Forget innocence: anthropology of educated left movements  
Agnes Gagyi (University of Gothenburg)

Paper short abstract:

The paper analyzes the alterglobalist and post-2008 left movement waves in Hungary and Romania, with a focus on how academic-activist interactions, mediated by an unequal relationship to Western European versions of the movement, set the conditions of local activist thought and strategy.

Paper long abstract:

When anthropology takes a supportive stance towards left movements, its analytical power is often overshadowed by an identification with the emic notions of the movement itself. Such a blanket of symbolic coherence can obstruct not only the anthropological understanding of the movement, but also the self-reflection of the anthropological gesture vis-a-vis the movement.
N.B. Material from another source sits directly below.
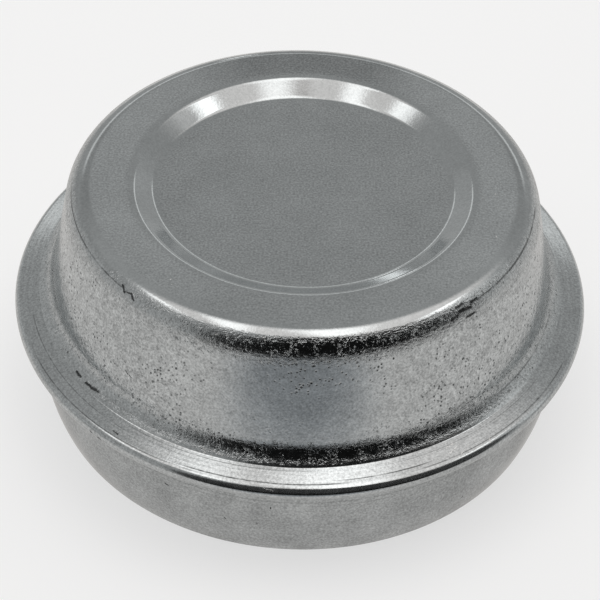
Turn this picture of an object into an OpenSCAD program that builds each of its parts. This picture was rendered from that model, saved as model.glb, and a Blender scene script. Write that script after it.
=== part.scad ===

In the case of movements with an educated constituency, the interaction between movement ideology and sympathetic academic research can be especially intimate. The last two waves of what was considered a global left movement were of that character: alterglobalization and post-2008 Occupy-type movements were both deeply inspired by academic interpretations of globality, and also contributed to the canonization of left academic trends. In such cases, the responsibility of research towards movements needs to go beyond symbolic identification, and do what anthropology can do: investigate how global structural processes, institutional and intellectual interactions, including that with academic research, relate to the lived experience and efforts of the people within the movement. Such an analysis can throw a light exactly on those points of movement constitution which become hidden by the rules of the symbolic field of emic self-understanding. Relying on those principles, the paper analyzes cases of those two left movement waves in Hungary and Romania, with a focus on how academic-activist interactions, doubly mediated by an unequal relationship to the framing power of Western European versions of the movement, set the conditions of local activist thought and strategy.